COLLECTED MATERIAL:

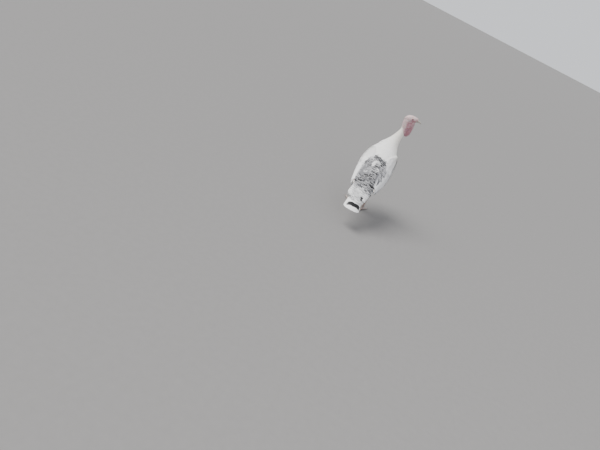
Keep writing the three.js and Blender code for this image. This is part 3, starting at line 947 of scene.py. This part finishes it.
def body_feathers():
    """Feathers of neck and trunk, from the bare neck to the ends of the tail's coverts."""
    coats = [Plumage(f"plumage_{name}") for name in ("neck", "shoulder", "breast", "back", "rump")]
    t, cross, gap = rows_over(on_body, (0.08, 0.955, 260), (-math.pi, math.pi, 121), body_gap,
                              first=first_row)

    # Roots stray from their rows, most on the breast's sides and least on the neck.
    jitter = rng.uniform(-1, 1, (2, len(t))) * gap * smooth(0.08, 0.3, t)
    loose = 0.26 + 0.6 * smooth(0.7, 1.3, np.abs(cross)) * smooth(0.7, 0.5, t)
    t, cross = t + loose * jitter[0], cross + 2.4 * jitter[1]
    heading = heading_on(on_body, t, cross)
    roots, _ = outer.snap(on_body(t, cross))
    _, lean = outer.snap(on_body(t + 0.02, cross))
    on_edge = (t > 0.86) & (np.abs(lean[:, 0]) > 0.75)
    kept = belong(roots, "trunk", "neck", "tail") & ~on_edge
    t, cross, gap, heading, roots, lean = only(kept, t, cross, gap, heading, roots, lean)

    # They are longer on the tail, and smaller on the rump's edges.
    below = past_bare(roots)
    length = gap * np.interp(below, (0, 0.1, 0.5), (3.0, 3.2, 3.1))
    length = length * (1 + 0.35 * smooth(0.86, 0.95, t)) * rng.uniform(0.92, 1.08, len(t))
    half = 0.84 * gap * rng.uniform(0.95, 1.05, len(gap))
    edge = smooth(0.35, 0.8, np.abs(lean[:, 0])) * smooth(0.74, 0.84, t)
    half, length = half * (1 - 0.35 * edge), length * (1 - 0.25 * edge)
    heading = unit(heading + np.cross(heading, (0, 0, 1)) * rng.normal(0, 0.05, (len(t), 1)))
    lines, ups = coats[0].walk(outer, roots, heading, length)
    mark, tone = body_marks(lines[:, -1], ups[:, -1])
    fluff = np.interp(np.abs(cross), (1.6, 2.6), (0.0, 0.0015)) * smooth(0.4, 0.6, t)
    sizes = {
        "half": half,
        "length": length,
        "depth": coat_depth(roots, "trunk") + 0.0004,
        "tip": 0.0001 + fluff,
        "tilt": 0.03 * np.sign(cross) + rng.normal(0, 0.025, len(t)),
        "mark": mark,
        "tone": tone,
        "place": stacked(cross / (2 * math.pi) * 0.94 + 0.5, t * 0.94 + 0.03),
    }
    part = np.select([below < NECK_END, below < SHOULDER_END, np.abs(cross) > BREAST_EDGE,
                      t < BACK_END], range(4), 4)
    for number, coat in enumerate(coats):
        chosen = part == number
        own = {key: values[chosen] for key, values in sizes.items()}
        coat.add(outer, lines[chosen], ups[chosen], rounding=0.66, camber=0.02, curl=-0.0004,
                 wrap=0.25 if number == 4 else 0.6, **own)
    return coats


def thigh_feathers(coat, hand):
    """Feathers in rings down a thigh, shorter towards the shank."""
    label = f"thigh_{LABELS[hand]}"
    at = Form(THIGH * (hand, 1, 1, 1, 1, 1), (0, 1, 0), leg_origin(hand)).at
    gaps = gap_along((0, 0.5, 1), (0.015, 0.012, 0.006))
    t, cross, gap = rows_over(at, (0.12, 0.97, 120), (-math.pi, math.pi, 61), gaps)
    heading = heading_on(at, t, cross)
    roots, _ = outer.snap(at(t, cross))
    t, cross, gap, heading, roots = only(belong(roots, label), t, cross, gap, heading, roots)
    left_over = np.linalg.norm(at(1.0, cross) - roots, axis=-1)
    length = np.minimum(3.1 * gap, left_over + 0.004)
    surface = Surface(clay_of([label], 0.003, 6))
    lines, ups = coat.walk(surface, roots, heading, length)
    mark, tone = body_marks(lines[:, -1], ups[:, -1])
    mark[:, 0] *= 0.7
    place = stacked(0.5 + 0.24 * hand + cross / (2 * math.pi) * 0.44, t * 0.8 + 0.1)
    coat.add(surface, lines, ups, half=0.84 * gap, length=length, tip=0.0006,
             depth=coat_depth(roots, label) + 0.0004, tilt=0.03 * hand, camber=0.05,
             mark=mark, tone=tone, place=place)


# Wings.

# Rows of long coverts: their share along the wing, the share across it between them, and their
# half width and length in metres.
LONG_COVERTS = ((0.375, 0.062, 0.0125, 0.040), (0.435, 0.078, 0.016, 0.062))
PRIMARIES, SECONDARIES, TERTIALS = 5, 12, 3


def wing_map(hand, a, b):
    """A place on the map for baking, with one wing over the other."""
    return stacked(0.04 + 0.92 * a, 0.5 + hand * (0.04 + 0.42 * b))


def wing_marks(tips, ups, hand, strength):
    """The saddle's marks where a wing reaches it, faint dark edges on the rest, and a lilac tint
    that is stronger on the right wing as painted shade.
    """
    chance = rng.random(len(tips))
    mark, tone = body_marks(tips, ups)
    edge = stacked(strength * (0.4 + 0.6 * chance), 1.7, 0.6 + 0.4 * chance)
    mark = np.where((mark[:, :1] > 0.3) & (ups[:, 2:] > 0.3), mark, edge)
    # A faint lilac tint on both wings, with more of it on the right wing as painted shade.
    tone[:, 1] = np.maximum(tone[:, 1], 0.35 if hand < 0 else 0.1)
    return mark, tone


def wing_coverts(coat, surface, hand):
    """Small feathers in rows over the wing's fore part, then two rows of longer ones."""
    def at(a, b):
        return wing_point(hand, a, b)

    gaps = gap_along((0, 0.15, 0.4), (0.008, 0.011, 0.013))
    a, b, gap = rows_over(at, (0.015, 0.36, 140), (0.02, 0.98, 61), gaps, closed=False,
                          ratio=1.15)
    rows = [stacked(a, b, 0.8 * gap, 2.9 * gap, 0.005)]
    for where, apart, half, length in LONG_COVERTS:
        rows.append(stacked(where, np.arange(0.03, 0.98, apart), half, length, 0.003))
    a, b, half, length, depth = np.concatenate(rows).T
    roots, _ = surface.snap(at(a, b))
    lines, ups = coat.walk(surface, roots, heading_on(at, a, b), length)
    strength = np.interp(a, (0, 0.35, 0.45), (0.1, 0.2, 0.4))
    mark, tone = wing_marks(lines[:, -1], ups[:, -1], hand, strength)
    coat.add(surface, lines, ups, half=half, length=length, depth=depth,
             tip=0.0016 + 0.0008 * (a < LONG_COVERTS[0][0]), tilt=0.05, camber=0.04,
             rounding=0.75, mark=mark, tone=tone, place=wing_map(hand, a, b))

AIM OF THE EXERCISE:
Each line must be given again exactly as written above.

ANSWER TO THE EXERCISE:
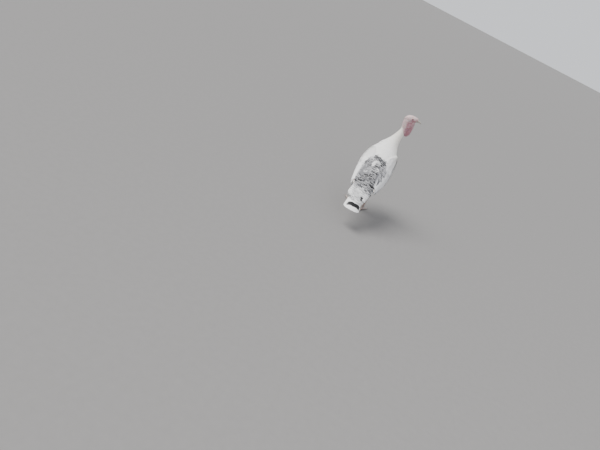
Keep writing the three.js and Blender code for this image. This is part 3, starting at line 947 of scene.py. This part finishes it.
def body_feathers():
    """Feathers of neck and trunk, from the bare neck to the ends of the tail's coverts."""
    coats = [Plumage(f"plumage_{name}") for name in ("neck", "shoulder", "breast", "back", "rump")]
    t, cross, gap = rows_over(on_body, (0.08, 0.955, 260), (-math.pi, math.pi, 121), body_gap,
                              first=first_row)

    # Roots stray from their rows, most on the breast's sides and least on the neck.
    jitter = rng.uniform(-1, 1, (2, len(t))) * gap * smooth(0.08, 0.3, t)
    loose = 0.26 + 0.6 * smooth(0.7, 1.3, np.abs(cross)) * smooth(0.7, 0.5, t)
    t, cross = t + loose * jitter[0], cross + 2.4 * jitter[1]
    heading = heading_on(on_body, t, cross)
    roots, _ = outer.snap(on_body(t, cross))
    _, lean = outer.snap(on_body(t + 0.02, cross))
    on_edge = (t > 0.86) & (np.abs(lean[:, 0]) > 0.75)
    kept = belong(roots, "trunk", "neck", "tail") & ~on_edge
    t, cross, gap, heading, roots, lean = only(kept, t, cross, gap, heading, roots, lean)

    # They are longer on the tail, and smaller on the rump's edges.
    below = past_bare(roots)
    length = gap * np.interp(below, (0, 0.1, 0.5), (3.0, 3.2, 3.1))
    length = length * (1 + 0.35 * smooth(0.86, 0.95, t)) * rng.uniform(0.92, 1.08, len(t))
    half = 0.84 * gap * rng.uniform(0.95, 1.05, len(gap))
    edge = smooth(0.35, 0.8, np.abs(lean[:, 0])) * smooth(0.74, 0.84, t)
    half, length = half * (1 - 0.35 * edge), length * (1 - 0.25 * edge)
    heading = unit(heading + np.cross(heading, (0, 0, 1)) * rng.normal(0, 0.05, (len(t), 1)))
    lines, ups = coats[0].walk(outer, roots, heading, length)
    mark, tone = body_marks(lines[:, -1], ups[:, -1])
    fluff = np.interp(np.abs(cross), (1.6, 2.6), (0.0, 0.0015)) * smooth(0.4, 0.6, t)
    sizes = {
        "half": half,
        "length": length,
        "depth": coat_depth(roots, "trunk") + 0.0004,
        "tip": 0.0001 + fluff,
        "tilt": 0.03 * np.sign(cross) + rng.normal(0, 0.025, len(t)),
        "mark": mark,
        "tone": tone,
        "place": stacked(cross / (2 * math.pi) * 0.94 + 0.5, t * 0.94 + 0.03),
    }
    part = np.select([below < NECK_END, below < SHOULDER_END, np.abs(cross) > BREAST_EDGE,
                      t < BACK_END], range(4), 4)
    for number, coat in enumerate(coats):
        chosen = part == number
        own = {key: values[chosen] for key, values in sizes.items()}
        coat.add(outer, lines[chosen], ups[chosen], rounding=0.66, camber=0.02, curl=-0.0004,
                 wrap=0.25 if number == 4 else 0.6, **own)
    return coats


def thigh_feathers(coat, hand):
    """Feathers in rings down a thigh, shorter towards the shank."""
    label = f"thigh_{LABELS[hand]}"
    at = Form(THIGH * (hand, 1, 1, 1, 1, 1), (0, 1, 0), leg_origin(hand)).at
    gaps = gap_along((0, 0.5, 1), (0.015, 0.012, 0.006))
    t, cross, gap = rows_over(at, (0.12, 0.97, 120), (-math.pi, math.pi, 61), gaps)
    heading = heading_on(at, t, cross)
    roots, _ = outer.snap(at(t, cross))
    t, cross, gap, heading, roots = only(belong(roots, label), t, cross, gap, heading, roots)
    left_over = np.linalg.norm(at(1.0, cross) - roots, axis=-1)
    length = np.minimum(3.1 * gap, left_over + 0.004)
    surface = Surface(clay_of([label], 0.003, 6))
    lines, ups = coat.walk(surface, roots, heading, length)
    mark, tone = body_marks(lines[:, -1], ups[:, -1])
    mark[:, 0] *= 0.7
    place = stacked(0.5 + 0.24 * hand + cross / (2 * math.pi) * 0.44, t * 0.8 + 0.1)
    coat.add(surface, lines, ups, half=0.84 * gap, length=length, tip=0.0006,
             depth=coat_depth(roots, label) + 0.0004, tilt=0.03 * hand, camber=0.05,
             mark=mark, tone=tone, place=place)


# Wings.

# Rows of long coverts: their share along the wing, the share across it between them, and their
# half width and length in metres.
LONG_COVERTS = ((0.375, 0.062, 0.0125, 0.040), (0.435, 0.078, 0.016, 0.062))
PRIMARIES, SECONDARIES, TERTIALS = 5, 12, 3


def wing_map(hand, a, b):
    """A place on the map for baking, with one wing over the other."""
    return stacked(0.04 + 0.92 * a, 0.5 + hand * (0.04 + 0.42 * b))


def wing_marks(tips, ups, hand, strength):
    """The saddle's marks where a wing reaches it, faint dark edges on the rest, and a lilac tint
    that is stronger on the right wing as painted shade.
    """
    chance = rng.random(len(tips))
    mark, tone = body_marks(tips, ups)
    edge = stacked(strength * (0.4 + 0.6 * chance), 1.7, 0.6 + 0.4 * chance)
    mark = np.where((mark[:, :1] > 0.3) & (ups[:, 2:] > 0.3), mark, edge)
    # A faint lilac tint on both wings, with more of it on the right wing as painted shade.
    tone[:, 1] = np.maximum(tone[:, 1], 0.35 if hand < 0 else 0.1)
    return mark, tone


def wing_coverts(coat, surface, hand):
    """Small feathers in rows over the wing's fore part, then two rows of longer ones."""
    def at(a, b):
        return wing_point(hand, a, b)

    gaps = gap_along((0, 0.15, 0.4), (0.008, 0.011, 0.013))
    a, b, gap = rows_over(at, (0.015, 0.36, 140), (0.02, 0.98, 61), gaps, closed=False,
                          ratio=1.15)
    rows = [stacked(a, b, 0.8 * gap, 2.9 * gap, 0.005)]
    for where, apart, half, length in LONG_COVERTS:
        rows.append(stacked(where, np.arange(0.03, 0.98, apart), half, length, 0.003))
    a, b, half, length, depth = np.concatenate(rows).T
    roots, _ = surface.snap(at(a, b))
    lines, ups = coat.walk(surface, roots, heading_on(at, a, b), length)
    strength = np.interp(a, (0, 0.35, 0.45), (0.1, 0.2, 0.4))
    mark, tone = wing_marks(lines[:, -1], ups[:, -1], hand, strength)
    coat.add(surface, lines, ups, half=half, length=length, depth=depth,
             tip=0.0016 + 0.0008 * (a < LONG_COVERTS[0][0]), tilt=0.05, camber=0.04,
             rounding=0.75, mark=mark, tone=tone, place=wing_map(hand, a, b))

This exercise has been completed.